YOUR INSTRUCTIONS: Everything from the first line down to the line containing "hem_t = 1; // [0.8:0.1:1.2]" should be reproduced exactly; please include nothing else.
"""
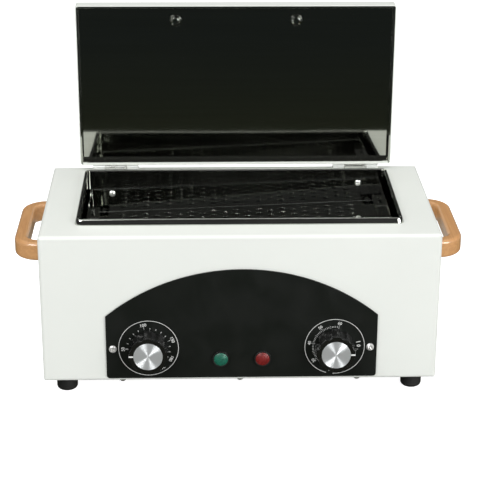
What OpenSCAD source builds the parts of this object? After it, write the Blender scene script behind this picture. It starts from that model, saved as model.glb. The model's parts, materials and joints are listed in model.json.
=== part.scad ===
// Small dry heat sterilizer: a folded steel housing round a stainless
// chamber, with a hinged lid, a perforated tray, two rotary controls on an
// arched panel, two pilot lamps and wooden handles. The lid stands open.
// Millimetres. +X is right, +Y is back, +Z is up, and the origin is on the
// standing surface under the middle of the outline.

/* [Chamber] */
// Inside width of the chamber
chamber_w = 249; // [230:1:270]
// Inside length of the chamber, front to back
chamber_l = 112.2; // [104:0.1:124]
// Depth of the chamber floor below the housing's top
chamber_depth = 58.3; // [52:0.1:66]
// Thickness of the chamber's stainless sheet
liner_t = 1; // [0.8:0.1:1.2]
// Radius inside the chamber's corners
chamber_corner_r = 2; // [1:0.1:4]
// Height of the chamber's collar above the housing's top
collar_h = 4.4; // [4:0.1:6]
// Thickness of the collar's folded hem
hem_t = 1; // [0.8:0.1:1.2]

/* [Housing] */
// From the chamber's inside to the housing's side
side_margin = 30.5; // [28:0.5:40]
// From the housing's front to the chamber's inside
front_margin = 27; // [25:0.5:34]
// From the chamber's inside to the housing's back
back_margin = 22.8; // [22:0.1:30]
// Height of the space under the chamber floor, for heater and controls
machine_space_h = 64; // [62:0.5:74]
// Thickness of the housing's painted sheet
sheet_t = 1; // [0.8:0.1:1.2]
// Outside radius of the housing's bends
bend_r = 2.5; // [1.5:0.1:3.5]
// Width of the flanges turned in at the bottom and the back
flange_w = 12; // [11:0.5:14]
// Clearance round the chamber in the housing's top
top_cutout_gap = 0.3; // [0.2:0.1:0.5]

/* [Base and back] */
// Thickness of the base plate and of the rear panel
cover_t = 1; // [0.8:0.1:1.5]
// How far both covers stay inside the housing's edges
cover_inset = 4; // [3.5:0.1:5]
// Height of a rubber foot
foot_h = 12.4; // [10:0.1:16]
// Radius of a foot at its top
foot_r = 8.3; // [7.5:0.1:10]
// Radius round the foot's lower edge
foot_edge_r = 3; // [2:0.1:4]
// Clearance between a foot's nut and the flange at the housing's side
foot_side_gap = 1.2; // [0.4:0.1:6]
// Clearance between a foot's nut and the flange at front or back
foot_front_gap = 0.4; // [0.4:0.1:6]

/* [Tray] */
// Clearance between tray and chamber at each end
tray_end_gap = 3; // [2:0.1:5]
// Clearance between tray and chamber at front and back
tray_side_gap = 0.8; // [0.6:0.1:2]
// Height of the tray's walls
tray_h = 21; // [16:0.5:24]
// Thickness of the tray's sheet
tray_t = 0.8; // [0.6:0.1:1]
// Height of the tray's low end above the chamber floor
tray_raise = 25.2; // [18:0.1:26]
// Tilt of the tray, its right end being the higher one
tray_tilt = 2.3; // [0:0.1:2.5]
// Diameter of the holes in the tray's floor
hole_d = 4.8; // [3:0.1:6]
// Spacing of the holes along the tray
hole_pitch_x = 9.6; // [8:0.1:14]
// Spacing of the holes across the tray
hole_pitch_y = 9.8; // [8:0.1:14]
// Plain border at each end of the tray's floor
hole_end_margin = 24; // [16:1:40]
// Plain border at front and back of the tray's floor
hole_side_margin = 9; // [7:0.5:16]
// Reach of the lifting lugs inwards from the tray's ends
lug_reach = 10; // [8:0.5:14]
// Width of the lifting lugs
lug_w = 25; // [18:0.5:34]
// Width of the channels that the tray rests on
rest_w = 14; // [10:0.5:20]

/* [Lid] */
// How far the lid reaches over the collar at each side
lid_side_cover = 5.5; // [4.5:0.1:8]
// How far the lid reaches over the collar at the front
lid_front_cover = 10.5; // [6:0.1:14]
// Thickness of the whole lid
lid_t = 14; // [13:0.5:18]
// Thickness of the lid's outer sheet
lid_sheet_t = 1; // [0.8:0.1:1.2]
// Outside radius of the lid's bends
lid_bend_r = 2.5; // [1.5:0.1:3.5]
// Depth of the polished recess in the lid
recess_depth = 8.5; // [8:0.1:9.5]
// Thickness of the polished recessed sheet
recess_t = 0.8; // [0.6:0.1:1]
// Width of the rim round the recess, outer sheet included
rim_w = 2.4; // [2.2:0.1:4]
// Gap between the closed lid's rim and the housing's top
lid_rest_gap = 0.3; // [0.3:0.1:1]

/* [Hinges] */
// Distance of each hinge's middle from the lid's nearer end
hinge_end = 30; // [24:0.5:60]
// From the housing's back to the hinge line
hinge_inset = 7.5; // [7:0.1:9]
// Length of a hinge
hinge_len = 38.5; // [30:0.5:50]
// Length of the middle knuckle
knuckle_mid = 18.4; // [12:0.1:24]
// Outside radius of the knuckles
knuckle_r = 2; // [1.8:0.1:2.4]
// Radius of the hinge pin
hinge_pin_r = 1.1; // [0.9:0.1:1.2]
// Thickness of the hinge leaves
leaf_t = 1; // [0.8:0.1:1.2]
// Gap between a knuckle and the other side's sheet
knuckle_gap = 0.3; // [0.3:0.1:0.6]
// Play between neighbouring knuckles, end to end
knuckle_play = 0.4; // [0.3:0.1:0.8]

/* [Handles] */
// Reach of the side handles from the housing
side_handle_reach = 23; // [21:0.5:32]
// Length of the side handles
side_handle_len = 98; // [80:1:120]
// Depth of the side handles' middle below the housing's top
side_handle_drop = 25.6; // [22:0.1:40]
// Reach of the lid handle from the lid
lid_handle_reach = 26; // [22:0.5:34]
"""
TASK RESULT:
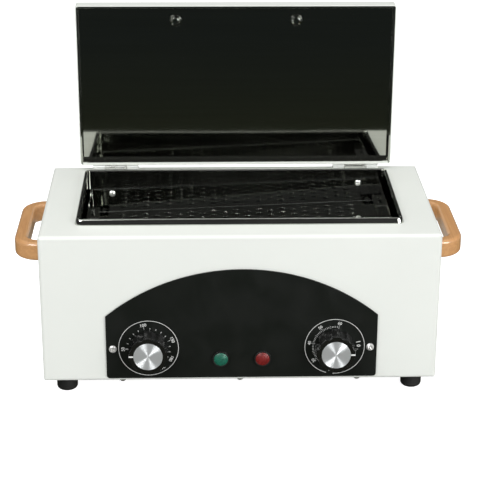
What OpenSCAD source builds the parts of this object? After it, write the Blender scene script behind this picture. It starts from that model, saved as model.glb. The model's parts, materials and joints are listed in model.json.
=== part.scad ===
// Small dry heat sterilizer: a folded steel housing round a stainless
// chamber, with a hinged lid, a perforated tray, two rotary controls on an
// arched panel, two pilot lamps and wooden handles. The lid stands open.
// Millimetres. +X is right, +Y is back, +Z is up, and the origin is on the
// standing surface under the middle of the outline.

/* [Chamber] */
// Inside width of the chamber
chamber_w = 249; // [230:1:270]
// Inside length of the chamber, front to back
chamber_l = 112.2; // [104:0.1:124]
// Depth of the chamber floor below the housing's top
chamber_depth = 58.3; // [52:0.1:66]
// Thickness of the chamber's stainless sheet
liner_t = 1; // [0.8:0.1:1.2]
// Radius inside the chamber's corners
chamber_corner_r = 2; // [1:0.1:4]
// Height of the chamber's collar above the housing's top
collar_h = 4.4; // [4:0.1:6]
// Thickness of the collar's folded hem
hem_t = 1; // [0.8:0.1:1.2]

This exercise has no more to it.